Even if Ware, Austin and others remain in Dallas, the rumors will likely take take a toll on those players – and the franchise itself.

“It has a psychological affect on the players themselves,” Smith said. “For me, I’m a little concerned in terms of what the expectations will be for this year – and whether or not we will meet those expectations.”

And just how much of that reflects on owner Jerry Jones? He’s won three Super Bowls – but none since 1995.

“From a GM perspective, I think he’s brought in the right talent,” Smith said. “When it comes down to making that talent work and making the system itself work . . . and doing what you do best and finding what you’ve had the most success with and being consistent about that – to me, I think that’s the direction I would like to see our Cowboys go. And that’s (being balanced) offensively and defensively – being tough up front and being tough on the defensive side of the ball as well.

“To me, when I look at the Seattle Seahawks, they remind me of us back in ’92, ’93 when we started our Super Bowl run,” Smith continued. “And the reason why they remind me of us is because they didn’t turn the ball over a whole lot, they ran the ball effectively, they threw the ball effectively, they played solid defense and their special teams was knockout. And that right there makes up for some of the desire to (want) to throw the ball so much and take advantage of (league rules that favor the passing game).”

In other words, stop putting the onus squarely on Tony Romo. Hand the ball to DeMarco Murray. Play all three phases of the game.

Looking at the NFL Combine, meanwhile, Smith was asked what’s more damaging to a prospect: to be perceived as having poor judgment (like Johnny Manziel), or to be perceived as having a weak motor (like Jadeveon Clowney)?

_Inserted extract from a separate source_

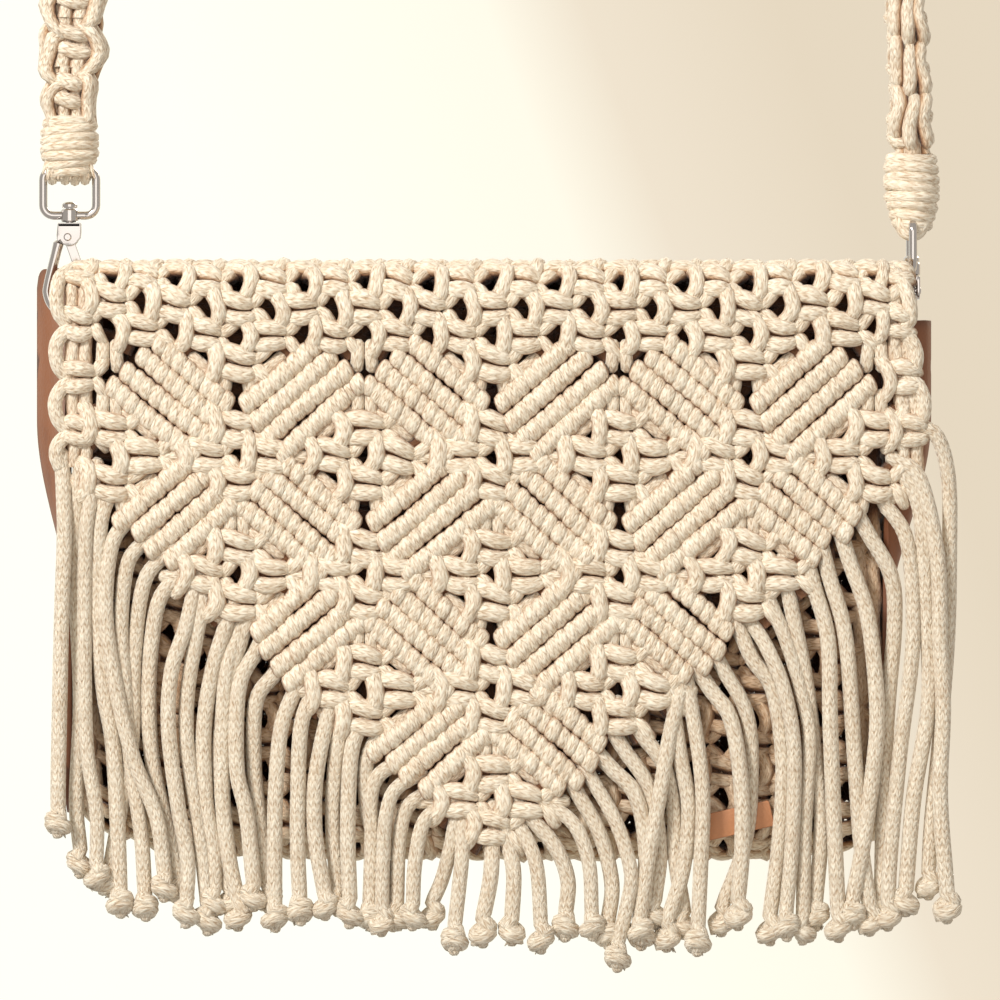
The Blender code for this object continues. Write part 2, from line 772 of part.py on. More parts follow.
def make_winding(side):
    place = hook_frame(side)
    bar_height = ring_height - wire
    low = yoke_top() + post_head + wound_lift
    length = HOOKS[side]["wound"]
    rings = []
    for share, width, depth in WINDING:
        ring = []
        for k in range(14):
            angle = 2 * math.pi * (k + 0.5) / 14
            ring.append(place(wound_width / 2 * width * math.cos(angle), wound_thick / 2 * depth * math.sin(angle),
                              low + length * share))
        rings.append(ring)
    winding = loft("whipping_" + side, rings, "cotton")
    bore = wire / 2 + seam_gap
    cutter = turned("bar_cutter_" + side, ((bore, -ring_width), (bore, ring_width)), 10, "cotton",
                    lambda a, b, height: place(height, a, bar_height + b))
    combine(winding, cutter, "DIFFERENCE")
    return low + length


def make_strap(tops):
    """A band from winding to winding. It turns a quarter round on the way."""
    line = []
    peak = strap_thick / 2
    for side, order in (("left", 1), ("right", -1)):
        hook = HOOKS[side]
        start = fold_z + hook["rise"] + tops[side] + seam_gap
        half = [Vector((hook["x"] * share, 0, start + (peak - start) * rise)) for share, rise in STRAP_SIDE]
        line += half if order == 1 else half[::-1][1:]
    path = smooth_path(line, 3)
    rings = []
    shape = ((1.0, 0.42), (0.55, 1.0), (-0.55, 1.0), (-1.0, 0.42), (-1.0, -0.42), (-0.55, -1.0), (0.55, -1.0),
             (1.0, -0.42))
    for i, p in enumerate(path):
        along = (path[min(i + 1, len(path) - 1)] - path[max(i - 1, 0)]).normalized()
        if i in (0, len(path) - 1):
            along = Vector((0, 0, 1 if i == 0 else -1))
        share = min(1.0, max(0.0, (i / (len(path) - 1) - 0.08) / 0.30))
        turn = math.pi / 2 * share * share * (3 - 2 * share)
        depth = Vector((0, 1, 0))
        side_way = depth.cross(along).normalized()
        wide = side_way * math.cos(turn) + depth * math.sin(turn)
        deep = depth * math.cos(turn) - side_way * math.sin(turn)
        end_taper = 0.86 if i in (0, len(path) - 1) else 1.0
        rings.append([p + wide * a * strap_width / 2 * end_taper + deep * b * strap_thick / 2 for a, b in shape])
    loft("strap", rings, "cotton")


clear_scene()
make_flap()
make_fringe()
make_pouch()
make_label()
winding_tops = {}
for side_name in HOOKS:
    make_gusset(side_name)
    make_ring(side_name)
    make_hook(side_name)
    make_gate(side_name)
    winding_tops[side_name] = make_winding(side_name)
make_strap(winding_tops)
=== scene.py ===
"""Macrame shoulder bag: the knots, cords, leather and metal that are seen, built on the CAD frame."""

import math

import bmesh
import bpy
import numpy as np
from mathutils import Matrix, Vector


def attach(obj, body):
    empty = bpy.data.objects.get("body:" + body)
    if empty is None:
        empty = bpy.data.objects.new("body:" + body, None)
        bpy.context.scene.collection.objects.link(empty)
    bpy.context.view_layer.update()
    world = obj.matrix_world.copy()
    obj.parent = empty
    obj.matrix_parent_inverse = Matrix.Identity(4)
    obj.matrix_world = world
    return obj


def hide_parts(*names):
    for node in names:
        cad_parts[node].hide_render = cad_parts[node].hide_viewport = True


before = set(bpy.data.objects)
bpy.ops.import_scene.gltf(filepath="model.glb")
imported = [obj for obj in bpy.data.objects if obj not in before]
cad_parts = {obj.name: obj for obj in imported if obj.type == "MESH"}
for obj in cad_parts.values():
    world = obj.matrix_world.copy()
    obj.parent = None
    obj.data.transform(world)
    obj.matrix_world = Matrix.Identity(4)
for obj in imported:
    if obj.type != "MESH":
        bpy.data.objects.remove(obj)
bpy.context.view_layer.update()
chance = np.random.RandomState(11)

# Sizes of the bag, in metres
fold_z = -0.460
front_face = -0.0190
flap_left = 0.1408
flap_right = 0.1386
flap_plate = 0.0045
flap_tip_drop = 0.1824
body_left = 0.1344
body_right = 0.1250
body_height = 0.1930
body_depth = 0.0400
body_wall = 0.0060
body_corner = 0.0140
back_bulge = 0.0030
seam_gap = 0.0003
fold_radius = 0.0055
fold_rise = 0.0025
mid_out = 0.0040
start_drop = flap_plate + fold_rise + fold_radius

# Sizes of the knots
lattice_half = 0.1224
lattice_top = 0.0240
lattice_height = 0.1488
row_shares = (0.0, 0.258, 0.514, 0.762, 1.0)
knot_pitch = 2 * lattice_half / 12
net_row = 0.0087
bar_length = 0.0345
bar_pitch = 0.0065
bar_slope = math.radians(40.8)
wrap_pitch = 0.0038

EDGE_STEPS = (
    (1.000, 0.365),
    (0.900, 0.440),
    (0.700, 0.558),
    (0.600, 0.594),
    (0.556, 0.668),
    (0.445, 0.756),
    (0.350, 0.785),
    (0.300, 0.812),
    (0.268, 0.868),
    (0.150, 0.955),
    (0.060, 0.988),
)

# Square knot seen from the front, in millimetres: sideways, up, out. Rows of x, y, z along each cord
UPPER_BAR = ((-5.4, 4.0, 1.8), (-3.8, 3.9, 4.2), (-1.2, 3.3, 5.4), (1.5, 2.6, 5.4), (3.8, 2.1, 4.3), (5.3, 1.4, 2.0))
LOWER_BAR = ((-5.3, -1.5, 2.0), (-3.7, -2.1, 4.5), (-1.0, -2.7, 5.5), (1.7, -2.9, 5.3), (3.9, -2.6, 4.2),
             (5.3, -2.1, 2.0))
LEFT_LOOP = ((-9.2, 6.6, 3.0), (-7.6, 5.4, 4.6), (-6.2, 3.2, 5.7), (-5.7, 0.6, 6.1), (-6.0, -1.9, 5.8),
             (-7.3, -4.3, 4.5), (-9.2, -6.0, 2.8))
UPPER_STUB = ((9.9, 6.6, 3.0), (8.5, 4.8, 4.2), (7.0, 2.9, 4.5), (5.6, 1.4, 3.4))
LOWER_STUB = ((9.9, -6.3, 2.8), (8.5, -4.3, 4.0), (7.1, -2.4, 4.2), (5.7, -0.9, 3.2))
FILLER = ((6.4, 6.6, 1.9), (3.9, 3.4, 2.2), (2.1, 0.0, 2.4), (3.9, -3.4, 2.2), (6.4, -6.6, 1.9))
UPRIGHT = ((2.3, 12.4, 2.6), (2.2, 6.5, 3.4), (2.2, 0.0, 2.6), (2.2, -6.5, 3.4), (2.3, -12.4, 2.6))

# Side cords at the flap's two edges, in millimetres: sideways from the middle of the bag, drop, out
RIGHT_EDGE = (
    ((125.5, -2.5, 5.0), (130.5, 5.5, 5.4), (133.4, 12.5, 5.2), (133.8, 18.0, 4.8), (131.6, 21.0, 4.0)),
    ((130.5, 21.5, 4.2), (134.0, 25.0, 5.0), (135.8, 29.5, 5.2), (135.2, 34.0, 4.8), (132.8, 36.8, 3.8)),
    ((132.5, 36.5, 4.2), (136.4, 39.8, 4.8), (138.3, 44.5, 5.0), (137.8, 49.5, 4.6), (135.2, 53.0, 3.8)),
)
LEFT_EDGE = (
    ((-133.5, -2.0, 4.8), (-138.0, 4.0, 4.8), (-139.4, 10.5, 4.8), (-138.8, 16.0, 4.6), (-136.0, 19.8, 3.8)),
    ((-135.5, 21.0, 4.2), (-138.8, 25.0, 4.8), (-139.6, 29.0, 4.9), (-138.6, 33.6, 4.6), (-135.8, 36.8, 3.8)),
    ((-135.5, 38.0, 4.2), (-138.8, 42.0, 4.8), (-139.8, 46.0, 4.9), (-138.8, 50.4, 4.6), (-136.0, 53.8, 3.8)),
    ((-135.5, 55.0, 4.2), (-138.8, 58.4, 4.8), (-139.4, 62.0, 4.8), (-138.0, 66.0, 4.0)),
)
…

“Well, first of all, for me, if I’m analyzing as a GM, I’ve got to recognize these are young kids,” Smith said. “These are young men that have been thrust into the limelight, and they have to learn how to deal with that limelight, and sometimes they’re going to make a lot of mistakes. As long as the mistakes are not drug-related (and don’t involve breaking the law), you got to see whether or not this kid has tremendous upside.

“Then I’m going to the tape – because the tape itself says a lot of things about a player. I’m going to watch his motor. I’m going to watch his performance on the football field (and see) whether . . . he’s a gamer or . . . a practice kind of guy. Practice guys are guys that just practice well during practice week, get in the game and cannot perform well. Gamers are guys that may not have a great practice, but once the lights come on, they’re going to shine like prime time. So at the end of the day, that’s what I’m looking for.”

When it comes to Manziel, general managers need to ask themselves a few questions: Can he lead my ball club? Can he be the face of my organization? Can I live with some of the mistakes he might make?

“Every one of these young men has to grow up,” Smith said. “I had to grow up as a player, and I had to mature (into) my role. Some of us get it fairly early, some of us get it a little late. Hopefully what Manziel went through a year ago . . . gave him a glimpse of what it’s like to be the man, and (hopefully it was eye-opening to see) how much of the limelight is shining on you.”